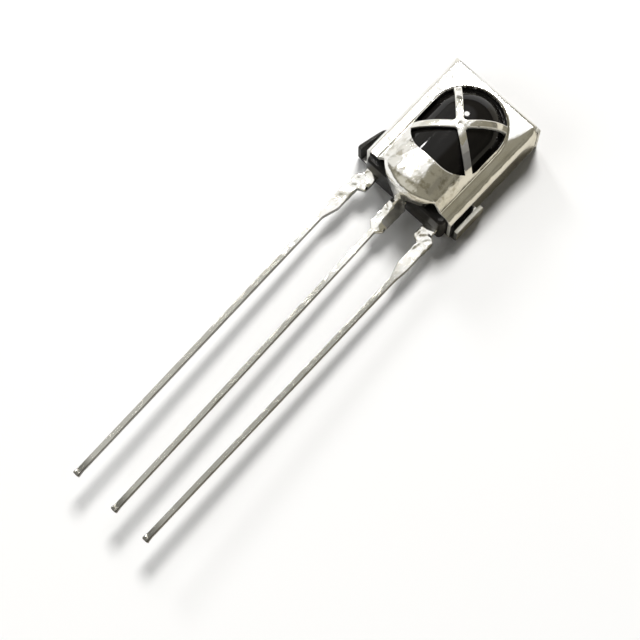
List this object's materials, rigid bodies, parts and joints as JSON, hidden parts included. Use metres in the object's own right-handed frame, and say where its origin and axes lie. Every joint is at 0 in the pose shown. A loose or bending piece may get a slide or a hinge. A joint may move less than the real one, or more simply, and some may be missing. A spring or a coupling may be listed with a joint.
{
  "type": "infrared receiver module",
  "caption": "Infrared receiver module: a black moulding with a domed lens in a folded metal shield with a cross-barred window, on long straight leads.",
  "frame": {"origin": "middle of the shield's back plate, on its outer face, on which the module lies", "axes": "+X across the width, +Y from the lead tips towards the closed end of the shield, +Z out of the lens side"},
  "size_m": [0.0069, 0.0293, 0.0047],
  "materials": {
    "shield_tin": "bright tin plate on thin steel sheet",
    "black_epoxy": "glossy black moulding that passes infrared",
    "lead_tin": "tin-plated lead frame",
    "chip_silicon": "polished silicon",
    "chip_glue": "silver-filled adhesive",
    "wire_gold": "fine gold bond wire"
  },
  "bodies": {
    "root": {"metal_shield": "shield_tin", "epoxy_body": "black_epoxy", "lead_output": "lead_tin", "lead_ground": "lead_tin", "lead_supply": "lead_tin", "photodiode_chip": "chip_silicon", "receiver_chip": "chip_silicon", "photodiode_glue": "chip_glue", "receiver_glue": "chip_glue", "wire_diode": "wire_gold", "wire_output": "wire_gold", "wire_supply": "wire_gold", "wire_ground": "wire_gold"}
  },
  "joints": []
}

- - -

Restate the listing above word for word.

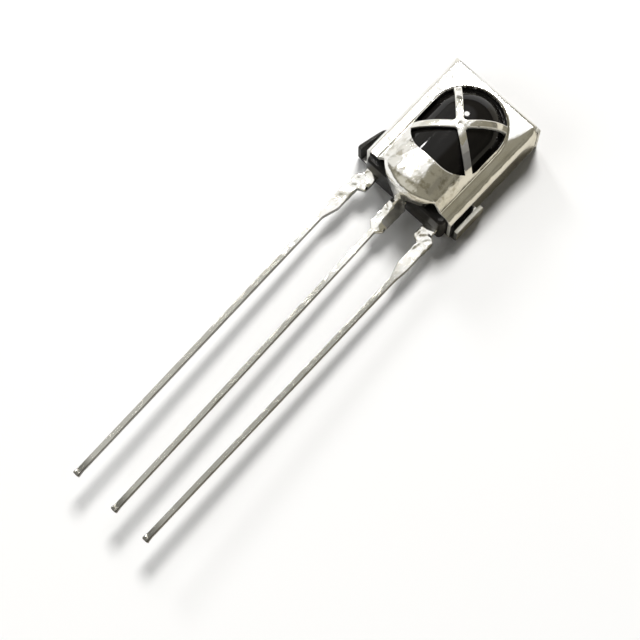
List this object's materials, rigid bodies, parts and joints as JSON, hidden parts included. Use metres in the object's own right-handed frame, and say where its origin and axes lie. Every joint is at 0 in the pose shown. A loose or bending piece may get a slide or a hinge. A joint may move less than the real one, or more simply, and some may be missing. A spring or a coupling may be listed with a joint.
{
  "type": "infrared receiver module",
  "caption": "Infrared receiver module: a black moulding with a domed lens in a folded metal shield with a cross-barred window, on long straight leads.",
  "frame": {"origin": "middle of the shield's back plate, on its outer face, on which the module lies", "axes": "+X across the width, +Y from the lead tips towards the closed end of the shield, +Z out of the lens side"},
  "size_m": [0.0069, 0.0293, 0.0047],
  "materials": {
    "shield_tin": "bright tin plate on thin steel sheet",
    "black_epoxy": "glossy black moulding that passes infrared",
    "lead_tin": "tin-plated lead frame",
    "chip_silicon": "polished silicon",
    "chip_glue": "silver-filled adhesive",
    "wire_gold": "fine gold bond wire"
  },
  "bodies": {
    "root": {"metal_shield": "shield_tin", "epoxy_body": "black_epoxy", "lead_output": "lead_tin", "lead_ground": "lead_tin", "lead_supply": "lead_tin", "photodiode_chip": "chip_silicon", "receiver_chip": "chip_silicon", "photodiode_glue": "chip_glue", "receiver_glue": "chip_glue", "wire_diode": "wire_gold", "wire_output": "wire_gold", "wire_supply": "wire_gold", "wire_ground": "wire_gold"}
  },
  "joints": []
}